À noite, Fernando Henrique foi a um concerto, na Filarmônica de Varsóvia, da pianista brasileira Rosana Diniz Cardoso. Seu marido, Carlos Joaquim Inácio Cardoso, primo do presidente, chegou ontem de maca ao Hotel Sheraton. Sob a nevasca de sexta-feira em Estocolmo, ele escorregou no gelo e quebrou o pé direito. Rosana tocou a abertura de O Guarani, de Carlos Gomes, Valses Humoristiques, de Alberto Nepomuceno, e Formas Brasileiras, de Hekel Tavares.
‘EU SOU ROMÁRIO’
A ligeira ascensão, nas sondagens, dos pré-candidatos da aliança que sustenta o governo — Roseana Sarney, do PFL, e José Serra, do PSDB – não sensibilizou o presidente Fernando Henrique Cardoso a romper um hábito que ele diz ter cultivado sempre, mesmo quando foi candidato: não comentar pesquisas. “De lá para cá melhorou, no caso do governo”, celebrou apenas, em rápida conversa com os jornalistas, enquanto passeava pelo centro histórico de Varsóvia.

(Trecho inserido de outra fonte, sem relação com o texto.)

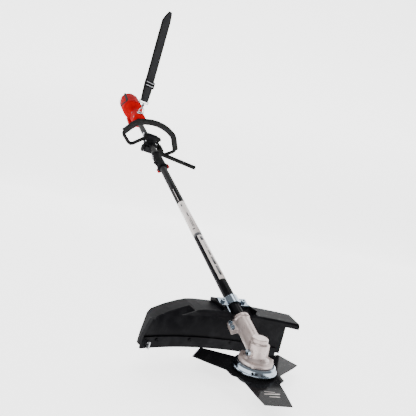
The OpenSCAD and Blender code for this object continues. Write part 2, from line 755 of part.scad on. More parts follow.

“Os dados são sempre irrefutáveis”, admitiu o presidente, ressalvando, no entanto, que eles captam a realidade de um instante somente. À pergunta sobre o que achava da queda do pré-candidato do PT, Luís Inácio Lula da Silva, enquanto sua popularidade subiu, o presidente respondeu: “Eu não acho. É você que está dizendo.” Os jornalistas então resolveram mudar de assunto e perguntaram se ele apoiava a convocação de Romário para a seleção. “Ah, eu sou Romário, eu sou Romário”, repetiu o presidente.
Soou como uma retribuição. Três anos atrás, no calor da crise da desvalorização do real, o jogador, depois de marcar um gol, ergueu a camisa do uniforme para mostrar a mensagem na camiseta de baixo: “Eu sou FHC.”